Given instruction
Copy out the lines of the records below, and only those lines, from the one with "Write the build123d" through the one with "sleeve_rib_proud = 0.2", exactly as they appear.

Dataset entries
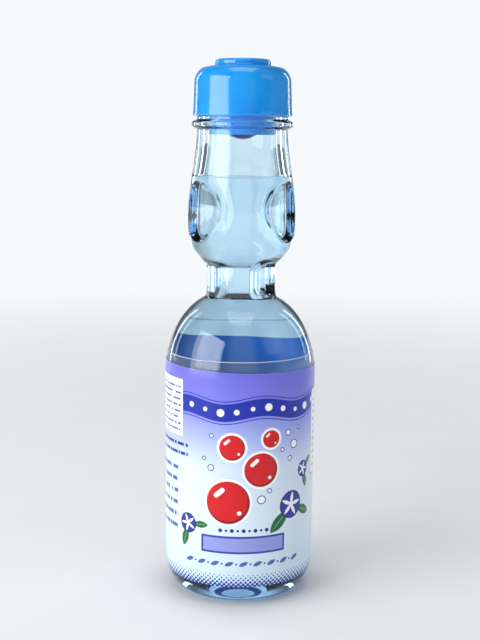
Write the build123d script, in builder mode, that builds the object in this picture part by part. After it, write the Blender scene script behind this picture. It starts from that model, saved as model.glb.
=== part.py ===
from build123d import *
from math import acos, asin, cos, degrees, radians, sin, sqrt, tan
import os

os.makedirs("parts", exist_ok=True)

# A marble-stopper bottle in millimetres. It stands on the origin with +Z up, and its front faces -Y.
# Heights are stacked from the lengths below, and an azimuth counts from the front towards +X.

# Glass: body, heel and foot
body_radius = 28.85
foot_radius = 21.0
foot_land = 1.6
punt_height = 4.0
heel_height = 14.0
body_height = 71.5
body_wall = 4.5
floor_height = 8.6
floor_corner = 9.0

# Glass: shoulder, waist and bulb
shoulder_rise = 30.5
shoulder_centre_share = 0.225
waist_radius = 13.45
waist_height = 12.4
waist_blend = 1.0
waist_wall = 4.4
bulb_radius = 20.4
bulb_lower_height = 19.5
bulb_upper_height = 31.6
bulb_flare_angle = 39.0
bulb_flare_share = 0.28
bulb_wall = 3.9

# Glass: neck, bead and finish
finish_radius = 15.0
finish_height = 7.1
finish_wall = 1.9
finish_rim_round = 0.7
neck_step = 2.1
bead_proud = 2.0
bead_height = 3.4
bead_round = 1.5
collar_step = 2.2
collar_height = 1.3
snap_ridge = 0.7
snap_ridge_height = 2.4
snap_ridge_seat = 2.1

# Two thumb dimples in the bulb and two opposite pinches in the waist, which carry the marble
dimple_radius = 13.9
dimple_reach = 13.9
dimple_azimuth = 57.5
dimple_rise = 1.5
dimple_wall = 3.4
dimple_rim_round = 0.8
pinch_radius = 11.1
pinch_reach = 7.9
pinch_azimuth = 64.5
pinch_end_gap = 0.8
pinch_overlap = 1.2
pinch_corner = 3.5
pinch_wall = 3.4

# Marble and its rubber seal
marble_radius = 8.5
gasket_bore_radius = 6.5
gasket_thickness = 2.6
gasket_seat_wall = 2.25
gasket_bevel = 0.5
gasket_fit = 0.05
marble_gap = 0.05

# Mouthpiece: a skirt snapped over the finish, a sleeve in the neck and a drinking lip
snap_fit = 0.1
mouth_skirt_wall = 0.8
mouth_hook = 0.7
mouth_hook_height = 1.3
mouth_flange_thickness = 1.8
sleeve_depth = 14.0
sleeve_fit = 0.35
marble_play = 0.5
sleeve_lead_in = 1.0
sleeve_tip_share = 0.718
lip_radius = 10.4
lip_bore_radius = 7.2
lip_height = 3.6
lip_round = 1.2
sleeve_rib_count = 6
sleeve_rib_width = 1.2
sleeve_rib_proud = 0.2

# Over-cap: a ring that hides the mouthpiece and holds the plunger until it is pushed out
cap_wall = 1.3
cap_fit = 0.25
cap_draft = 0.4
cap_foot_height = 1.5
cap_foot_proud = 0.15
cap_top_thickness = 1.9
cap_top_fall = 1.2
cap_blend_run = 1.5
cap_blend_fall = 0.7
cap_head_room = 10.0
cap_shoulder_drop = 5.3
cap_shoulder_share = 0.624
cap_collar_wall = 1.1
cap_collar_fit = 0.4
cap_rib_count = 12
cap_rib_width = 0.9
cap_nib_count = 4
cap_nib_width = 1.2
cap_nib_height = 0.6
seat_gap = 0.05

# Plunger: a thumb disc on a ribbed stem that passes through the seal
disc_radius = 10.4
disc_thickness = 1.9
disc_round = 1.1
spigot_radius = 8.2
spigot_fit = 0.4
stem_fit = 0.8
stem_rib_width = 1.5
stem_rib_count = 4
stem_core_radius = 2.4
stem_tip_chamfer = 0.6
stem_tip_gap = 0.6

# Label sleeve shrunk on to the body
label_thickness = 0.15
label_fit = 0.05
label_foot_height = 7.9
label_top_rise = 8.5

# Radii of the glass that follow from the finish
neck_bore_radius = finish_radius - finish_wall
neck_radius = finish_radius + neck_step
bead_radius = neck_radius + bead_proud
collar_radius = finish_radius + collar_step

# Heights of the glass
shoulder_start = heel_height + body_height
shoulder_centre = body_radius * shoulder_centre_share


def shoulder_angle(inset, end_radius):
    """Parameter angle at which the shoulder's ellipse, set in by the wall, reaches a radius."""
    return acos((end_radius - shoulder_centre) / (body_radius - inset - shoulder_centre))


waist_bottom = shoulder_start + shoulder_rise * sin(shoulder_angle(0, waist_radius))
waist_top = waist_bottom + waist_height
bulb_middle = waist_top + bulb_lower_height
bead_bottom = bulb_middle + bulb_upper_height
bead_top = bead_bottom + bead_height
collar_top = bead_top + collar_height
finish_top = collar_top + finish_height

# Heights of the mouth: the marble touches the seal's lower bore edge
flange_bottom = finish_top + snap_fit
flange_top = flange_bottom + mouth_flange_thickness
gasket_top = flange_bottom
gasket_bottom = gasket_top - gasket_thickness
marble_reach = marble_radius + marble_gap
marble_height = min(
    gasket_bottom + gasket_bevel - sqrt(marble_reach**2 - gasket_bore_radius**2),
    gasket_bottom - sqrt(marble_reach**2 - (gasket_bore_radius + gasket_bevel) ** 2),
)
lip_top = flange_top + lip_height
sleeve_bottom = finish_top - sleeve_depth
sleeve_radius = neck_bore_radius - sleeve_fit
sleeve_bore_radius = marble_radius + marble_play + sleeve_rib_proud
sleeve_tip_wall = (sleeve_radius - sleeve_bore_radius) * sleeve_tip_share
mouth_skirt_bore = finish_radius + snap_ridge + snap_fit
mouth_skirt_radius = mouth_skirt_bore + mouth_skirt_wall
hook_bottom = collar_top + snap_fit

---

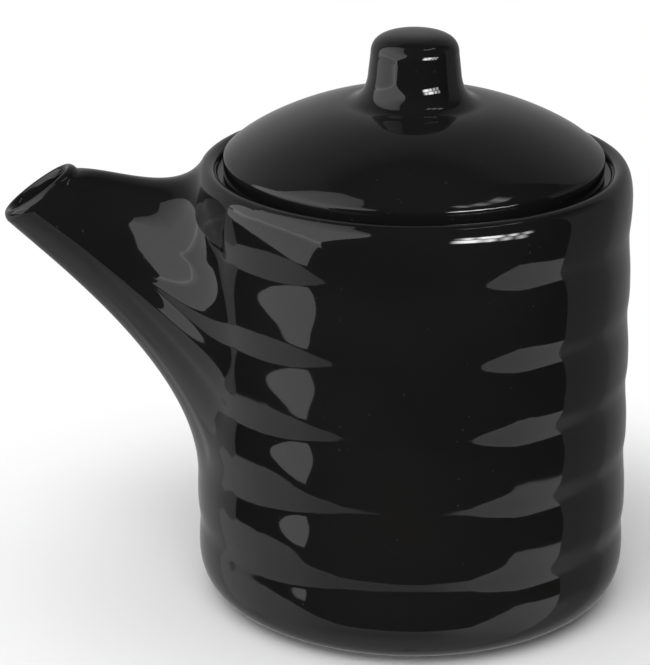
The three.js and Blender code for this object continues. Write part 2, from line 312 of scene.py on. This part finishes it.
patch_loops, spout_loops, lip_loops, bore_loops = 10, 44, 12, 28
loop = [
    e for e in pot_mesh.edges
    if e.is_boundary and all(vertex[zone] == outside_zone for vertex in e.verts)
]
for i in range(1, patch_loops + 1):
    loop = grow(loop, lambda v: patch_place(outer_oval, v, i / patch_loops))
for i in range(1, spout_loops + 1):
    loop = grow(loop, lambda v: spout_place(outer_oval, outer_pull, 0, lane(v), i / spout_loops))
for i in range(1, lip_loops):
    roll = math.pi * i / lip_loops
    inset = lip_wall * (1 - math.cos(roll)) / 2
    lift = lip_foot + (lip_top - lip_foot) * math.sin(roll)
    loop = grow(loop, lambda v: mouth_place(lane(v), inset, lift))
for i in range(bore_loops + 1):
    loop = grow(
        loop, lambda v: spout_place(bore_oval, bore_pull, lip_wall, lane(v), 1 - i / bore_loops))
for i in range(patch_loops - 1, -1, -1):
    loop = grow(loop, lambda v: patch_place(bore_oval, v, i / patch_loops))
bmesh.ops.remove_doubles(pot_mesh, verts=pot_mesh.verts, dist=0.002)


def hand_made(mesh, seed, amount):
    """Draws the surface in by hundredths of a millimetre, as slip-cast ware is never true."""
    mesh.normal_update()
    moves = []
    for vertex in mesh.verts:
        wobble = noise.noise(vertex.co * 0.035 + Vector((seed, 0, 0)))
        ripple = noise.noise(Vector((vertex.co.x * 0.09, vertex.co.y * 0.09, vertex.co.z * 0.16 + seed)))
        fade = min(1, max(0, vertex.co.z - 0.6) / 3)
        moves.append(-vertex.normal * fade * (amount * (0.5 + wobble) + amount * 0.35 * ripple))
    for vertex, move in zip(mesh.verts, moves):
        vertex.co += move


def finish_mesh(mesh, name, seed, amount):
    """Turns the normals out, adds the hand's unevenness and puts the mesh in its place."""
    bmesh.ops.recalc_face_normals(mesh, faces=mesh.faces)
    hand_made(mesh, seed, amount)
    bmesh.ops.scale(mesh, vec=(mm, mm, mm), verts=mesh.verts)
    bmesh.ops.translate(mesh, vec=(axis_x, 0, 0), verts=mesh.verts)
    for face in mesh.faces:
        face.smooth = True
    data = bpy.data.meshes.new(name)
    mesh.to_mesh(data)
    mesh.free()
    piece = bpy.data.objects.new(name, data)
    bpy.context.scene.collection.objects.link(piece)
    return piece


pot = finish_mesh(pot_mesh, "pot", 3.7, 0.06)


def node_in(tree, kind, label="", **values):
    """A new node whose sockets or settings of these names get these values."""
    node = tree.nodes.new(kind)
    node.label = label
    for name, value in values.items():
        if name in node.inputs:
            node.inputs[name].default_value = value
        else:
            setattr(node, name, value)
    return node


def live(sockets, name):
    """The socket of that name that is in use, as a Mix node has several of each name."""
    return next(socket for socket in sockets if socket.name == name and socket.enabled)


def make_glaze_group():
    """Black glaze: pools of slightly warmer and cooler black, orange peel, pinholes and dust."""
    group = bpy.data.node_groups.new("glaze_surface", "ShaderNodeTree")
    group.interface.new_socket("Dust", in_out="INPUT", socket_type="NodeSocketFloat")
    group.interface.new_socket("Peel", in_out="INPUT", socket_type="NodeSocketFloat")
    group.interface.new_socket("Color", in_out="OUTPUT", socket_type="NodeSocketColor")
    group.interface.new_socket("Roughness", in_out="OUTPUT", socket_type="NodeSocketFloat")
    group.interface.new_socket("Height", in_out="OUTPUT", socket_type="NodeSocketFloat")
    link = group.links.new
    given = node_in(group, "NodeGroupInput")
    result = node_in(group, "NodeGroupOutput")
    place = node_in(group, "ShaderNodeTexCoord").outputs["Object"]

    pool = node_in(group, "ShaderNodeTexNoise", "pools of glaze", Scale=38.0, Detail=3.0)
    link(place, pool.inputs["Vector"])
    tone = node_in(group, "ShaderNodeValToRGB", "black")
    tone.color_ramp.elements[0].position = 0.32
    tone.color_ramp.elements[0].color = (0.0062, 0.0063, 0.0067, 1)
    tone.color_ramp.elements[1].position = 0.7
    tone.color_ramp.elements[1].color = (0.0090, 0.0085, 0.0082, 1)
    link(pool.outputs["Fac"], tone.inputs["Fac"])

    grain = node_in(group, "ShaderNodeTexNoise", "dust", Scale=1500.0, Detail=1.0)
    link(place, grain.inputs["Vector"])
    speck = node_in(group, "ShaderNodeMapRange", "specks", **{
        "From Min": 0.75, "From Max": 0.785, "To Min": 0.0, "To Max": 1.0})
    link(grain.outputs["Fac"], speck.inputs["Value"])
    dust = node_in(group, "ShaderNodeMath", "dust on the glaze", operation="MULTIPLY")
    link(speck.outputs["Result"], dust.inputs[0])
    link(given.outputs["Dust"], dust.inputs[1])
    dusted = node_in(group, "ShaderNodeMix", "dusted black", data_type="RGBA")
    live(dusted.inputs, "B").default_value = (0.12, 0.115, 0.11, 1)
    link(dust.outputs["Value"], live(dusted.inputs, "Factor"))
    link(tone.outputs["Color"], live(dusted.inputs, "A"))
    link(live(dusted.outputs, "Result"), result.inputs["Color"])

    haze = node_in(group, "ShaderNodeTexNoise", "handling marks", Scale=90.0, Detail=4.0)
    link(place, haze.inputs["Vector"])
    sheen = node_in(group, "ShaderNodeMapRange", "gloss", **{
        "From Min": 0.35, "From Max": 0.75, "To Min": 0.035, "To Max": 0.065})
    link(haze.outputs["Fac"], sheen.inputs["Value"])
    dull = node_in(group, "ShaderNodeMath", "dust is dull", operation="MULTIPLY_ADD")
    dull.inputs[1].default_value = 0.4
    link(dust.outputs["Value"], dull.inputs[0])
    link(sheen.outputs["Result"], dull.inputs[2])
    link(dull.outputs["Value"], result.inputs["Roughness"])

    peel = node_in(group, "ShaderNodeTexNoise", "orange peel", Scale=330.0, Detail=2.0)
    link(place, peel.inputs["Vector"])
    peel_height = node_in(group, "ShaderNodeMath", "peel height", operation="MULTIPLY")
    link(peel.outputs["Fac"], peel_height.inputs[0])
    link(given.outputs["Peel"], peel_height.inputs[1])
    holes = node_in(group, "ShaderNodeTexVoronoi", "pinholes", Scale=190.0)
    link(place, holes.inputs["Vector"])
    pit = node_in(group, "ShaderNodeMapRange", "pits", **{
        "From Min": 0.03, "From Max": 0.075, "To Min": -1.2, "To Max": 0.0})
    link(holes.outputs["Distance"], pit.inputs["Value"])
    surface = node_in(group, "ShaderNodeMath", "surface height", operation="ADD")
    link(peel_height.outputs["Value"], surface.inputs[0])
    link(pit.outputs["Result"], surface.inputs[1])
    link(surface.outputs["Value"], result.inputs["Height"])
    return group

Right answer
Write the build123d script, in builder mode, that builds the object in this picture part by part. After it, write the Blender scene script behind this picture. It starts from that model, saved as model.glb.
=== part.py ===
from build123d import *
from math import acos, asin, cos, degrees, radians, sin, sqrt, tan
import os

os.makedirs("parts", exist_ok=True)

# A marble-stopper bottle in millimetres. It stands on the origin with +Z up, and its front faces -Y.
# Heights are stacked from the lengths below, and an azimuth counts from the front towards +X.

# Glass: body, heel and foot
body_radius = 28.85
foot_radius = 21.0
foot_land = 1.6
punt_height = 4.0
heel_height = 14.0
body_height = 71.5
body_wall = 4.5
floor_height = 8.6
floor_corner = 9.0

# Glass: shoulder, waist and bulb
shoulder_rise = 30.5
shoulder_centre_share = 0.225
waist_radius = 13.45
waist_height = 12.4
waist_blend = 1.0
waist_wall = 4.4
bulb_radius = 20.4
bulb_lower_height = 19.5
bulb_upper_height = 31.6
bulb_flare_angle = 39.0
bulb_flare_share = 0.28
bulb_wall = 3.9

# Glass: neck, bead and finish
finish_radius = 15.0
finish_height = 7.1
finish_wall = 1.9
finish_rim_round = 0.7
neck_step = 2.1
bead_proud = 2.0
bead_height = 3.4
bead_round = 1.5
collar_step = 2.2
collar_height = 1.3
snap_ridge = 0.7
snap_ridge_height = 2.4
snap_ridge_seat = 2.1

# Two thumb dimples in the bulb and two opposite pinches in the waist, which carry the marble
dimple_radius = 13.9
dimple_reach = 13.9
dimple_azimuth = 57.5
dimple_rise = 1.5
dimple_wall = 3.4
dimple_rim_round = 0.8
pinch_radius = 11.1
pinch_reach = 7.9
pinch_azimuth = 64.5
pinch_end_gap = 0.8
pinch_overlap = 1.2
pinch_corner = 3.5
pinch_wall = 3.4

# Marble and its rubber seal
marble_radius = 8.5
gasket_bore_radius = 6.5
gasket_thickness = 2.6
gasket_seat_wall = 2.25
gasket_bevel = 0.5
gasket_fit = 0.05
marble_gap = 0.05

# Mouthpiece: a skirt snapped over the finish, a sleeve in the neck and a drinking lip
snap_fit = 0.1
mouth_skirt_wall = 0.8
mouth_hook = 0.7
mouth_hook_height = 1.3
mouth_flange_thickness = 1.8
sleeve_depth = 14.0
sleeve_fit = 0.35
marble_play = 0.5
sleeve_lead_in = 1.0
sleeve_tip_share = 0.718
lip_radius = 10.4
lip_bore_radius = 7.2
lip_height = 3.6
lip_round = 1.2
sleeve_rib_count = 6
sleeve_rib_width = 1.2
sleeve_rib_proud = 0.2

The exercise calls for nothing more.